While Nielsen GRP metrics remain the major TV currency, ever more granular set-top box data are opening up new insights. “The most important thing is having the rights to that data to match it to an identity graph like Tim’s so then we can truly take all of the viewership experiences in linear television and understand how they are impacting other media,” said Horstman.

“I fundamentally think the big news with the identity graph is television is now playing nicely with the other children in the media ecosystem, which has not historically been the case,” Horstman added.

The new partnership between 4INFO and TiVo, according to Jenkins, will allow brands “to be able to use all of this viewership data that’s been captured via traditional linear delivery models…on a one-to-one basis at scale. It’s not a panel, it’s a whole bunch of households that you have actual viewership data on.”

As TV targeting, measurement and attribution continue to evolve, buyers fall into two camps: those still grounded in GRP’s and those using addressable and connected for one-to-one targeting and measurement.

“We try to treat them the same but have to talk to them completely differently,” Jenkins said. “One of the biggest challenges we have is helping people who are traditional digital buyers who know how to buy what we sell work with traditional TV buyers who don’t understand the measurement piece alone.”

“How are you making marketers better, faster stronger in regards to being able to deliver outcomes?” asked Swartz.

“Our fundamental goal has been to make all of this TV viewership data and traditional linear television very accessible to programmatic and digital buyers and DSP’s,” said Horstman. “The uptick is happening. It’s been a big education process.”

Amid comments about “stone age” TV versus more advanced digital media, Horstman said he believes broadcast linear TV still should serve as the foundation for media campaigns given the economics involved. That’s because road-reach TV CPM’s are still very efficient compared to more expensive, highly targeted buys, although a mix of both is appropriate.

“That’s the way that as an industry we should be thinking about this. Understand the economics of what you get across all these different properties and learn how to get the most from them,” said Horstman.

Asked about the increasing complexity that accompanies advancements in TV targeting and attribution, Jenkins said that orchestration is everyone’s responsibility. “At the end of the day, I guess the ultimate responsibility is with the brands. The brands need to really understand what’s available, they have to push their agencies to be able to buy it, be able to explain it and they need to definitely hold platforms accountable to deliver it.”
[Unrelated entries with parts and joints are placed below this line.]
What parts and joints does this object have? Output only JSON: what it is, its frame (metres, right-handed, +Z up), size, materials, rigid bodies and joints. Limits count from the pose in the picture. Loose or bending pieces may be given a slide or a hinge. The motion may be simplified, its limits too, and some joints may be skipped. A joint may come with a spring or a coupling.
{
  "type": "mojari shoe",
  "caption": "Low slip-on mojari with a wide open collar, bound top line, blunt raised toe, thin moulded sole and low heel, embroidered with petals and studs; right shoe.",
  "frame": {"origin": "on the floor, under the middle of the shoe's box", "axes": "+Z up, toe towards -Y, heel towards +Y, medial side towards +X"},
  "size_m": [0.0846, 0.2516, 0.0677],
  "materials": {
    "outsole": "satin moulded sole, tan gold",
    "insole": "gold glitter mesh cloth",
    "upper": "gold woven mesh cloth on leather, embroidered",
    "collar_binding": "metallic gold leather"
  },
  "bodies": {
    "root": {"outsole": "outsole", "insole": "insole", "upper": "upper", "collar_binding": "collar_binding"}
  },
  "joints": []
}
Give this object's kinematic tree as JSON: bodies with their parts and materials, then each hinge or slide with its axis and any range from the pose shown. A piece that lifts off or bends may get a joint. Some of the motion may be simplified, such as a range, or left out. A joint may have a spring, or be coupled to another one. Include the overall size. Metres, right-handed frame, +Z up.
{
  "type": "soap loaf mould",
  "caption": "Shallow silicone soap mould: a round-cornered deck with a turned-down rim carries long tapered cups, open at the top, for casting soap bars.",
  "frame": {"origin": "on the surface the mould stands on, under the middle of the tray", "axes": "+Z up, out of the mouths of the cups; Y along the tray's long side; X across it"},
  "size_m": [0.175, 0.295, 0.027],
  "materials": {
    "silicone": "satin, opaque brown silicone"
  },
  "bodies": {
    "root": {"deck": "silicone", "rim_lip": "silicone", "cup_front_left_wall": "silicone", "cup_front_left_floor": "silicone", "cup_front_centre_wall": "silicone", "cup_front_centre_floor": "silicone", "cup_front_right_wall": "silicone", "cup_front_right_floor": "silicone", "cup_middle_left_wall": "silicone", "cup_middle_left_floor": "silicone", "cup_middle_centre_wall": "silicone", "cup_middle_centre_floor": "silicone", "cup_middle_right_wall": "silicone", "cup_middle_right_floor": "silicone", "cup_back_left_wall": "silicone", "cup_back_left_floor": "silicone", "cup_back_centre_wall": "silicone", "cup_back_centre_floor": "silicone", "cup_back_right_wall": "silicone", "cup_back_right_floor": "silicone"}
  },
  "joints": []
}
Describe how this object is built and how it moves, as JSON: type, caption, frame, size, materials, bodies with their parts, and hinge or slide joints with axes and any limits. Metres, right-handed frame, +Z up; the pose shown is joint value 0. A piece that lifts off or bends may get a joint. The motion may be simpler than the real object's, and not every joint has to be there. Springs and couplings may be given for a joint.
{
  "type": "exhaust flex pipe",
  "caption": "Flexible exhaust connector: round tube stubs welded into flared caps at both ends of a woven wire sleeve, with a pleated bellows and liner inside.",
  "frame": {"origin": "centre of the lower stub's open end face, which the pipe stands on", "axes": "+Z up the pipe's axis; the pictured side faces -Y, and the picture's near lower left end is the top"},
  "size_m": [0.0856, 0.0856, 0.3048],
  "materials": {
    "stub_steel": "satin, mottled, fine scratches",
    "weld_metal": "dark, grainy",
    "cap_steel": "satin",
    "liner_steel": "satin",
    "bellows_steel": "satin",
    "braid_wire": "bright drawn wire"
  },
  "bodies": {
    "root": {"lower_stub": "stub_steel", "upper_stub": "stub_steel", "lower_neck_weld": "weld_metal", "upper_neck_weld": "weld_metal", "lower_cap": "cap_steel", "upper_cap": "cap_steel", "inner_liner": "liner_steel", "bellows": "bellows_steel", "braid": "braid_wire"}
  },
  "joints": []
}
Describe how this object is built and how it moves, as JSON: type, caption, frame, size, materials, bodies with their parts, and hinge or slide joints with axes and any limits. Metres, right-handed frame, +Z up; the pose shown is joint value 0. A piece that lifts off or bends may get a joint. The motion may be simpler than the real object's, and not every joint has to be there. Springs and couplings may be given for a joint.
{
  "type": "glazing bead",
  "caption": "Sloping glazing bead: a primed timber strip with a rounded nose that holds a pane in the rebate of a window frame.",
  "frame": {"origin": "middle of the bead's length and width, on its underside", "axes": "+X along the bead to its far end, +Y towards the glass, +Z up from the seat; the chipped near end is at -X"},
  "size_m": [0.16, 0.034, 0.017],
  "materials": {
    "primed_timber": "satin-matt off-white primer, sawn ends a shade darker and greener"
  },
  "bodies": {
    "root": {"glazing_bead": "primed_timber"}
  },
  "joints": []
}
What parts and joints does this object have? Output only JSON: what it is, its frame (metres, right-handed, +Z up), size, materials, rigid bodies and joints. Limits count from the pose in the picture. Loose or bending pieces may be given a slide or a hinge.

Swartz wanted to know how, with so many constituencies vying for their place at the table, “How do we make the economics work for everybody?”

Horstman cited the recent report from the 4A’s and the Coalition for Innovative Media Measurement showing the existence of “at least twenty different companies in the TV attribution world. So all this data has now enabled a whole new industry.”

It’s up to the buy-side to look beyond the obvious incentives that sellers have to provide their own means of attribution and be able to attribute value to each link in the chain, according to Horstman.

This video was produced in New York City at Identity in Focus: Understanding the Cross-Screen Consumer in a Fragmented World, a Beet.TV Leadership Forum, presented by 4INFO and hosted by Viacom. For more videos from the series, please visit this page.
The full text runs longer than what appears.